Dyncorp is one of three IT vendors participating in the Virginia program. Ploog said the firm has won a single order through the contract covering fewer than 30 seats.

She agreed that budget issues and widespread year-2000 computer replacement hobbled the program's introduction. Virginia also may be paying a price for venturing onto IT procurement's cutting edge. "They're a pioneer, and there were a lot of issues that were unanticipated," Ploog said. "It's a seven-year contract, and I think [the issues] will be resolved and it will proceed."

Making a Case
Despite the challenges, Upson remains committed to seat management. The program's regular PC upgrades and asset management features are key to building and maintaining an infrastructure for electronic government, he said.
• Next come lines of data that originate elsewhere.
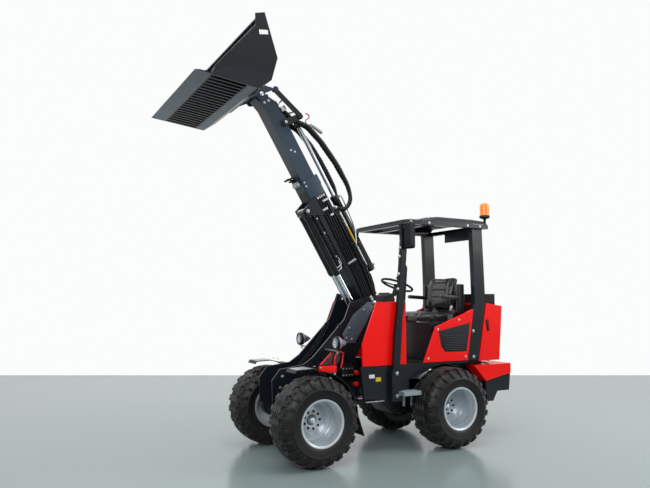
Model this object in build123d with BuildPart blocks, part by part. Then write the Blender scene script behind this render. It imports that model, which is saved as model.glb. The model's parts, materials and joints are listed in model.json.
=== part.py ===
from build123d import *
import os
from math import cos, radians, sin

# Compact articulated wheel loader with a telescopic boom, raised, and a slotted bucket.
# Millimetres. +X is forward, +Y is the machine's left, +Z is up, and the wheels stand on Z = 0.
# The origin is on the floor, midway between the tail and the bucket's lip as it stands.

# ---- wheels and axles
wheelbase = 1514.0
rear_axle_x = -900.0
front_axle_x = rear_axle_x + wheelbase
tyre_radius = 388.0
tyre_width = 365.0
tread_depth = 12.0
rib_width = 42.0
rib_offset = 34.0
block_count = 20
block_inner = 82.0
block_outer = 164.0
block_draft = 9.0
shoulder_radius = tyre_radius - 28.0
block_length = 58.0
block_height = 44.0
block_ring_radius = tyre_radius - 3.0 - block_height / 2
block_stagger = 4.5
wheel_track = 1020.0
wheel_half = wheel_track / 2
bead_radius = 190.5
flange_height = 17.5
flange_radius = bead_radius + flange_height
rim_half = 170.0
rim_wall = 9.0
flange_thickness = 8.0
disc_setback = 215.0
disc_thickness = 12.0
hub_bore = 45.0
bolt_circle = 76.0
bolt_count = 9
bolt_hole = 9.0
bead_gap = 0.5
hub_gap = 3.0
hub_radius = 95.0
hub_length = 60.0
axle_tube_radius = 62.0
axle_height = tyre_radius
axle_end_y = wheel_half + rim_half - disc_setback - disc_thickness - hub_gap

# ---- heights: the deck is the level of the platform, just above the tyres
deck_gap = 42.0
deck_z = axle_height + tyre_radius + deck_gap

# ---- articulation
articulation_x = rear_axle_x + wheelbase / 2
articulation_pin_radius = 24.0
running_gap = 0.3
piece_gap = 3.0

# ---- widths of the body
body_half = 440.0
chassis_half = 290.0
chassis_nose_half = 205.0
chassis_tip_half = 130.0
panel_thickness = 25.0
sill_thickness = 32.0
tower_half = 158.0
tower_plate = 16.0

# ---- steering cylinder, from the rear frame's left side to a bracket on the front frame
steer_z = axle_height + 112.0
steer_rear_x = articulation_x - 517.0
steer_rear_y = 260.0
steer_front_x = articulation_x + 173.0
steer_front_y = 240.0
steer_barrel_radius = 30.0
steer_rod_radius = 15.0
steer_barrel_length = 400.0
steer_eye_radius = 26.0
steer_eye_half = 28.0
steer_pin_radius = 14.0

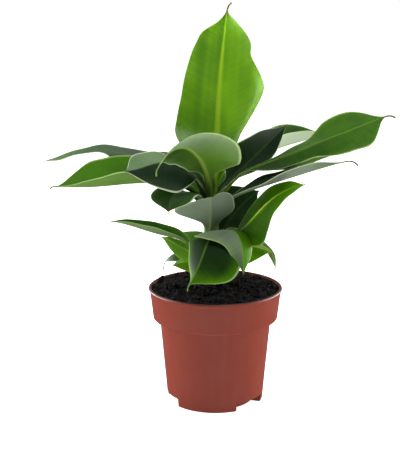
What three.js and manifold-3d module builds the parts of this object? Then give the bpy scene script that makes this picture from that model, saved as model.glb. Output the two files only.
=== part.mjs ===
// A young banana plant in a round nursery pot. Millimetres, +Z up, +X to the right, +Y to the back.
// The origin is the middle of the pot's flat underside.
//
// Every leaf is one closed solid: a grooved stalk that opens into a blade. It follows a midrib whose
// heading and climb (degrees) are given at evenly spaced places, and each of its two halves has its own
// width, lift (how far the half is raised above the flat), cup (the bend across it) and fold (a margin
// that turns up), also at evenly spaced places, from the blade's foot to its tip.
import * as THREE from "three";
import { mergeVertices } from "three/addons/utils/BufferGeometryUtils.js";
import Module from "manifold-3d";

const wasm = await Module();
wasm.setup();

// ---------------------------------------------------------------- driving dimensions

const GAP = 0.3; // the clearance that touching solids keep
const RADIANS = Math.PI / 180;

const POT = {
  height: 104.2,
  rimRadius: 60,
  lipHeight: 2.4,
  lipProud: 0.8,
  bandHeight: 27.6,
  bandFootRadius: 56,
  stepHeight: 1.6,
  neckRadius: 50,
  baseRadius: 43.2,
  wall: 1.5,
  floor: 1.8,
  sides: 56,
};

const NOTCH = {
  bearings: [-41.6, 78.4, 198.4],
  width: 45,
  height: 7.5,
  depth: 9,
  drainRadius: 3,
};

const SOIL = {
  edgeHeight: 100.8,
  middleHeight: 104,
  flatRadius: 13,
  bumpHeight: 0.7,
  bumpLength: 4.3,
  heapDepth: 3,
  rings: 5,
  sides: 32,
};

const STEM = {
  x: -4,
  height: 83,
  radii: [9.5, 7.4, 6.8, 6.4, 6.1, 5.8, 5.4, 4.4],
  sheathRidge: 0.35,
  sheathCount: 3,
  sheathTwist: 70,
  sides: 24,
  rings: 10,
};

const LEAF = {
  footInset: 1.2,
  stalkHalfWidth: 2.3,
  stalkLift: 48,
  stalkThickness: 2.2,
  stalkStations: 2,
  thicknessShare: 0.0105,
  leastThickness: 1.2,
  ribDepth: 1.2,
  tipHalfWidth: 0.7,
  inmostShare: 0.4,
  whiskerCurl: -50,
  whiskerStations: 2,
  foldSoftness: 0.24,
  plainShares: [0.5, 1],
  foldShares: [0.375, 0.583, 0.708, 1],
  walkSteps: 24,
  pathSteps: 120,
};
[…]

In particular, Upson hopes to improve desktop technology in small, underfunded state agencies. These agencies, which lack the clout to win capital funding for IT projects, often struggle with ancient PCs and little formal IT support.

"I want to remove politics from acquisition of the desktop environment," he said. "The minute you take [IT funding] from the capital budget to the operating budget -- which seat management does -- it's recurring and untouchable. You've given everybody who is in the program state-of-the-art technology permanently."

Upson currently is seeking state money to move 14 of Virginia's smallest agencies onto the seat management program. He expects total cost of ownership (TCO) data collected during the first 10 months of the program to help him make a strong case for the funds before state lawmakers.

That data may be one of the program's most significant achievements thus far, he said. In all, 40 state agencies have conducted TCO studies in connection with the initiative, giving Virginia government uncommon insight into its computer-buying practices.

"We didn't get the 10,000 seats that we wanted," said Upson. "But what we do have now are the facts and figures. It's very compelling information on the need to switch over to seat management."